§ **Task directions**
Word for word, restate every line of the material.
++++++++
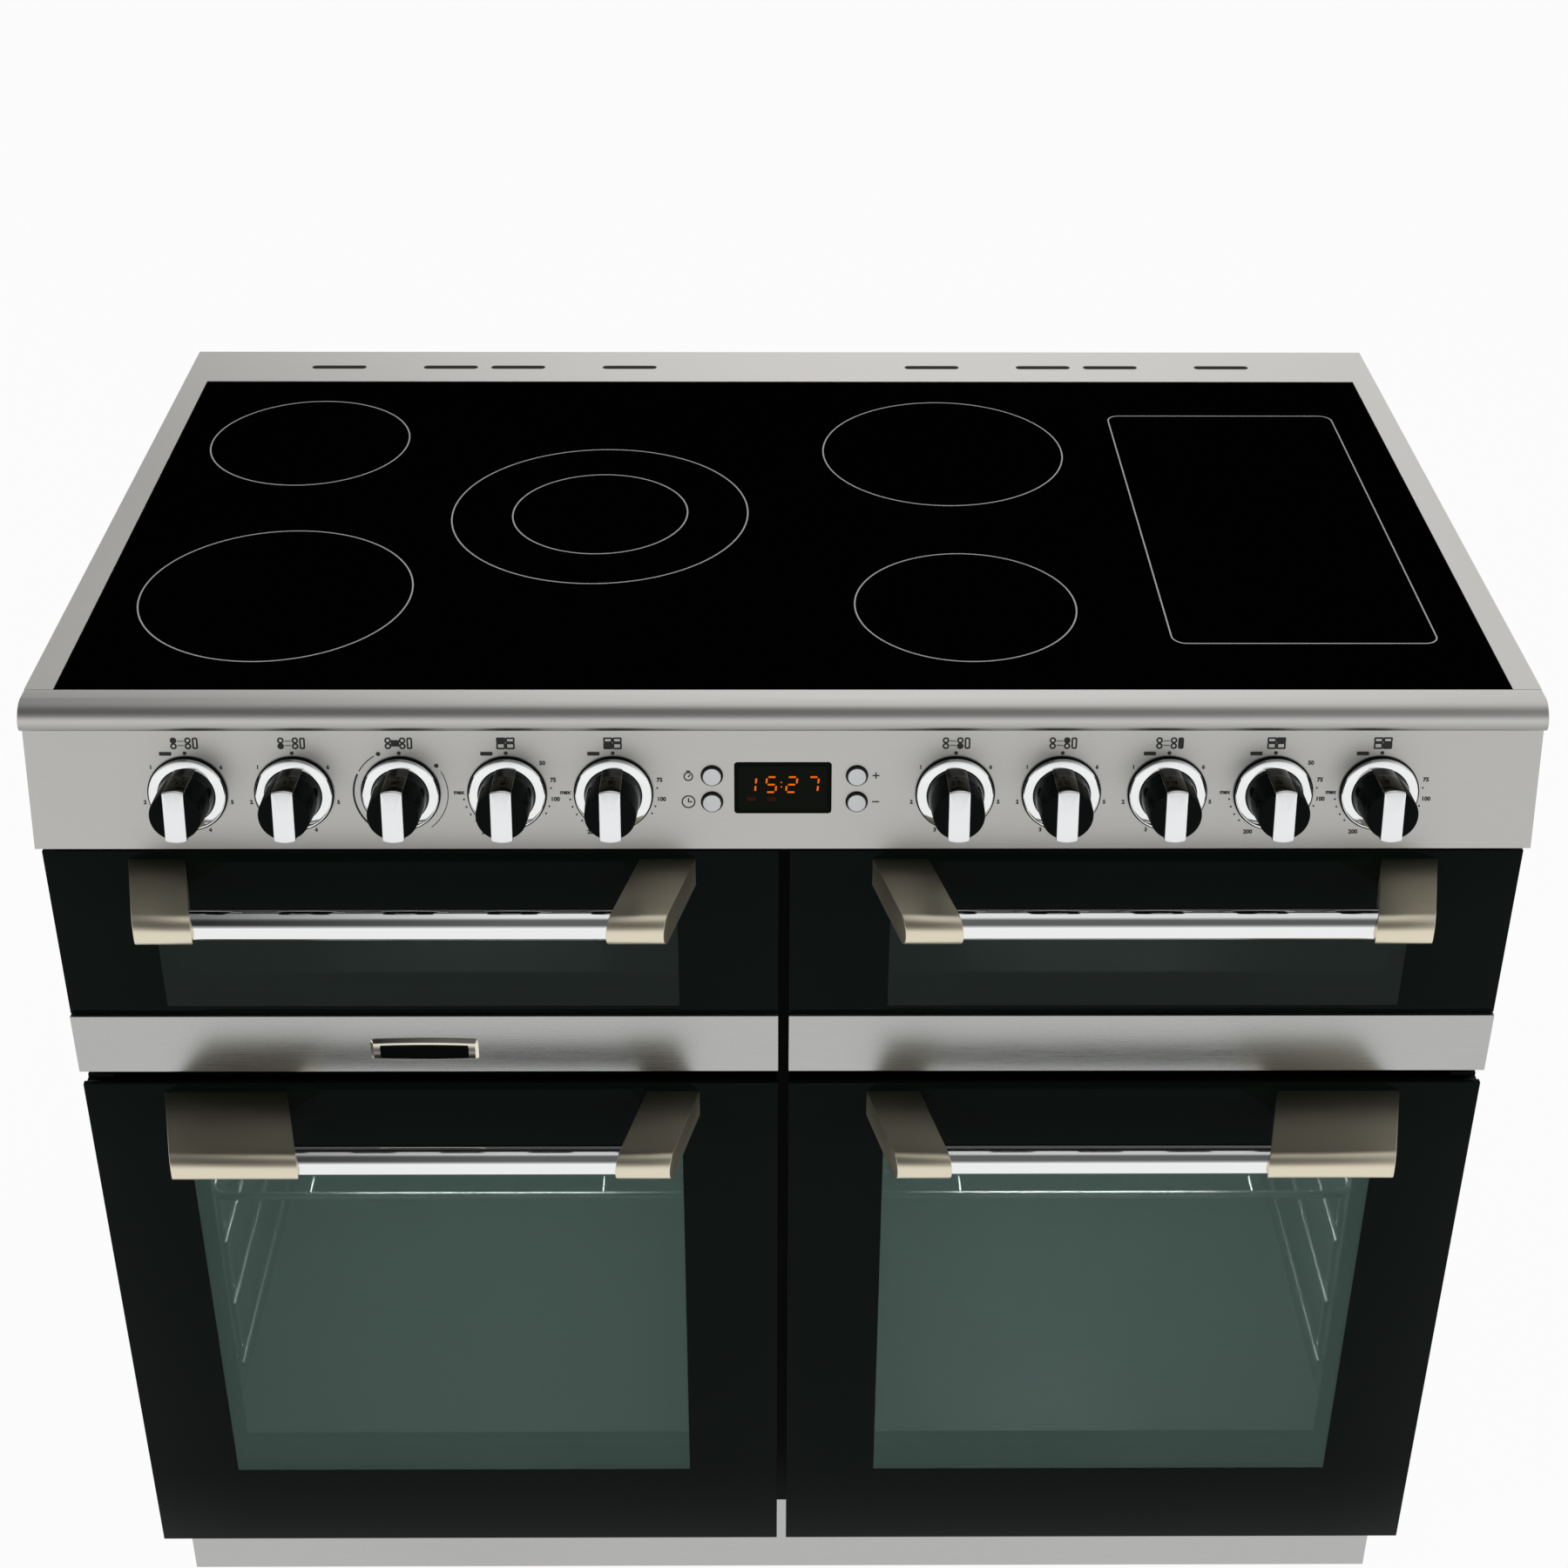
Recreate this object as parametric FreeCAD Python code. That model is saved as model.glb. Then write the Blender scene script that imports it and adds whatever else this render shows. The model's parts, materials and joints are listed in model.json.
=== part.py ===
import FreeCAD, Part
import math
import os

# A free-standing range cooker, 100 cm wide, with a ceramic hob, ten knobs and four ovens.
# X runs from left to right as seen from the front, Y from front to back, Z up from the floor.
# The origin lies on the floor, under the middle of the whole cooker. All sizes are millimetres.

V = FreeCAD.Vector
SIDES = (-1, 1)

# Overall sizes
cooker_width = 1000.0
cooker_height = 900.0
body_depth = 591.0
rear_overhang = 23.0
overrun = 5.0
direction_error = 1e-6

# Handles
bar_radius = 10.3
bar_setback = 3.0
bracket_nose_stand_off = 62.0
bracket_height = 21.8
bracket_width = 37.5
wide_bracket_width = 87.0
bracket_slant = 19.0
handle_inner_margin = 55.9
handle_outer_margin = 57.0
upper_handle_drop = 6.2
lower_handle_drop = 7.1

# Doors
door_thickness = 38.0
door_glass = 4.0
door_side_gap = 3.0
door_centre_gap = 7.2
door_glass_corner = 1.5
upper_glass_height = 135.8
glass_strip_gap = 2.1
strip_height = 49.2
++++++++
§ **Answer to the exercise**
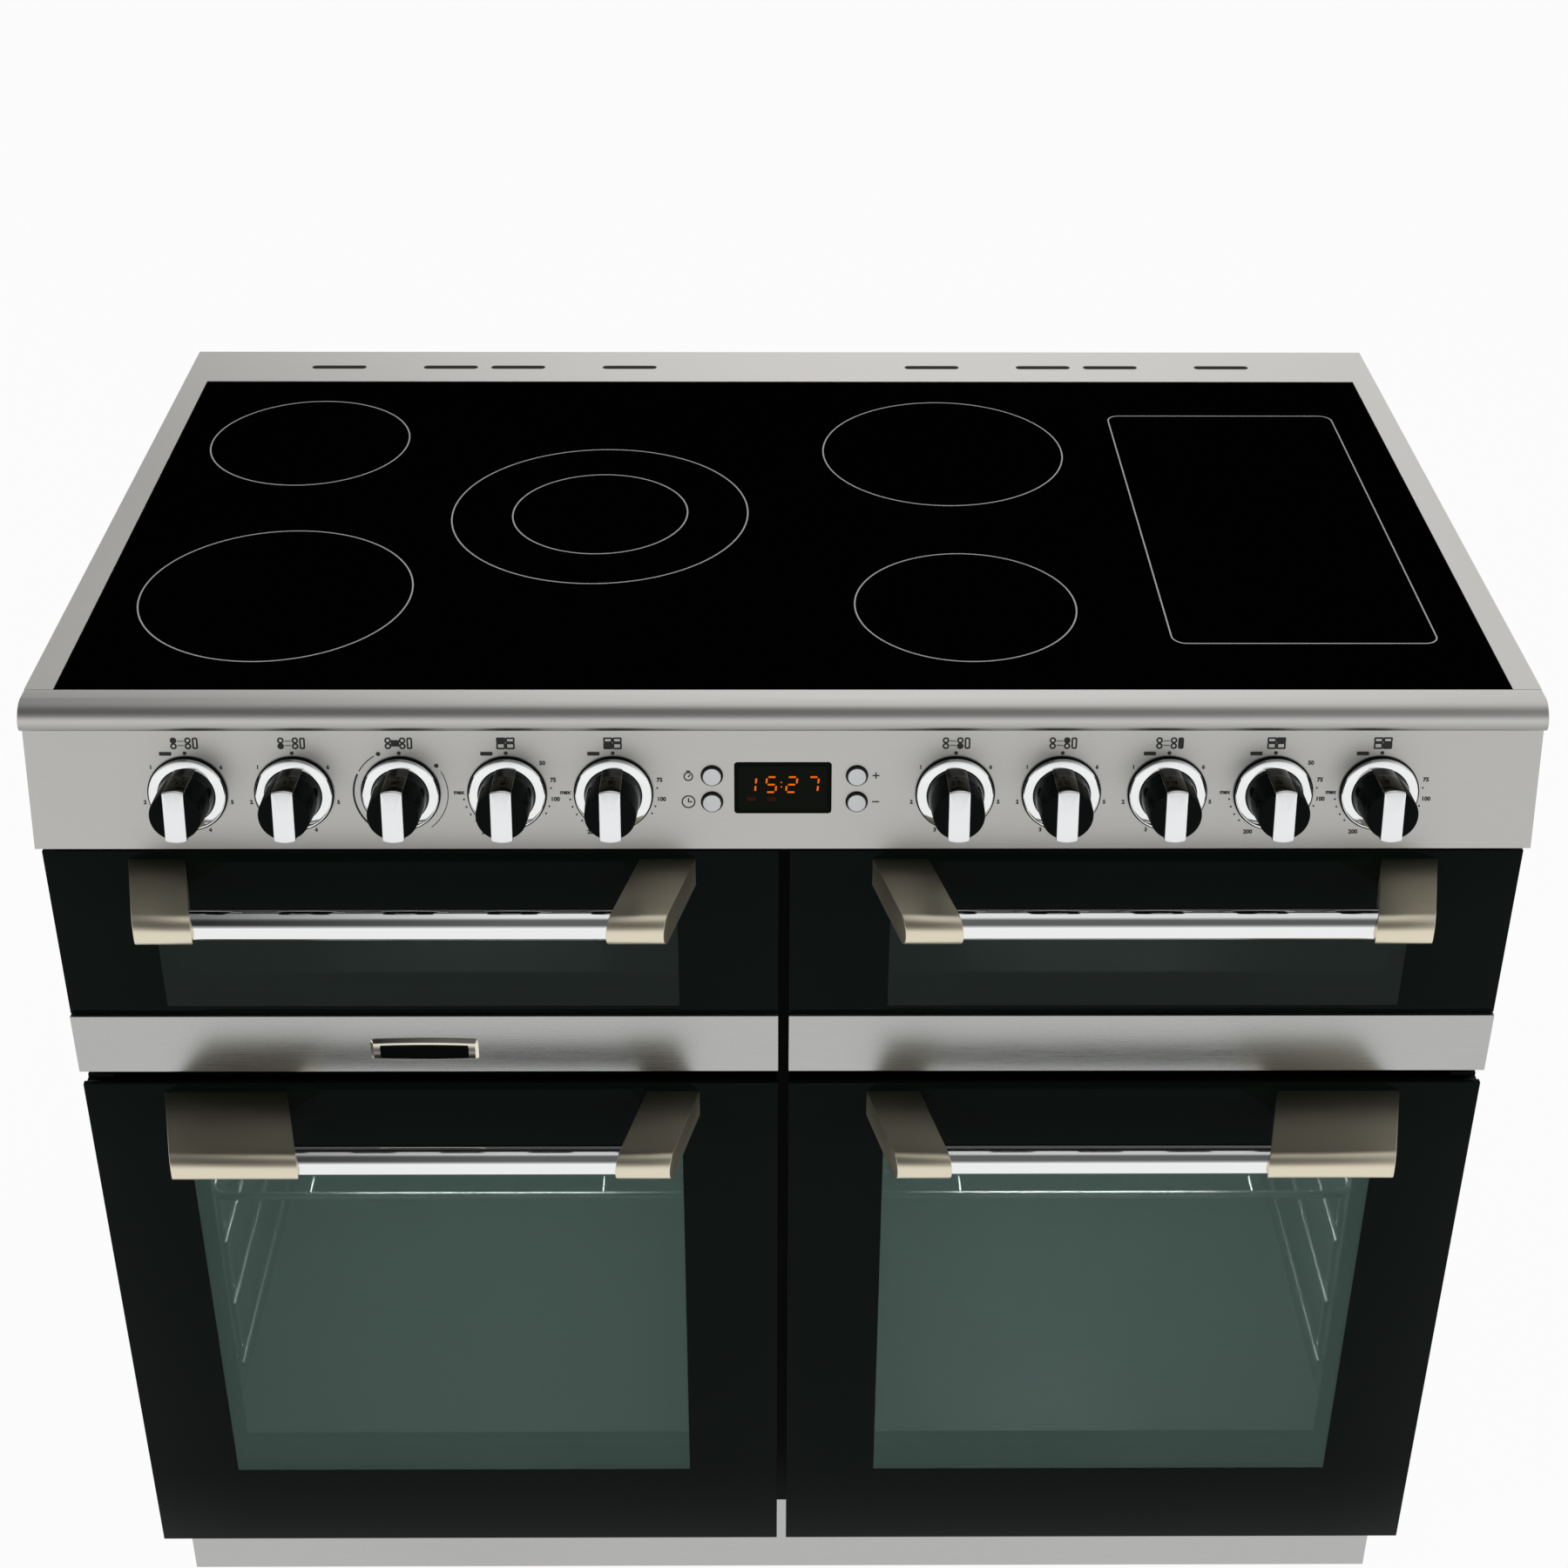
Recreate this object as parametric FreeCAD Python code. That model is saved as model.glb. Then write the Blender scene script that imports it and adds whatever else this render shows. The model's parts, materials and joints are listed in model.json.
=== part.py ===
import FreeCAD, Part
import math
import os

# A free-standing range cooker, 100 cm wide, with a ceramic hob, ten knobs and four ovens.
# X runs from left to right as seen from the front, Y from front to back, Z up from the floor.
# The origin lies on the floor, under the middle of the whole cooker. All sizes are millimetres.

V = FreeCAD.Vector
SIDES = (-1, 1)

# Overall sizes
cooker_width = 1000.0
cooker_height = 900.0
body_depth = 591.0
rear_overhang = 23.0
overrun = 5.0
direction_error = 1e-6

# Handles
bar_radius = 10.3
bar_setback = 3.0
bracket_nose_stand_off = 62.0
bracket_height = 21.8
bracket_width = 37.5
wide_bracket_width = 87.0
bracket_slant = 19.0
handle_inner_margin = 55.9
handle_outer_margin = 57.0
upper_handle_drop = 6.2
lower_handle_drop = 7.1

# Doors
door_thickness = 38.0
door_glass = 4.0
door_side_gap = 3.0
door_centre_gap = 7.2
door_glass_corner = 1.5
upper_glass_height = 135.8
glass_strip_gap = 2.1
strip_height = 49.2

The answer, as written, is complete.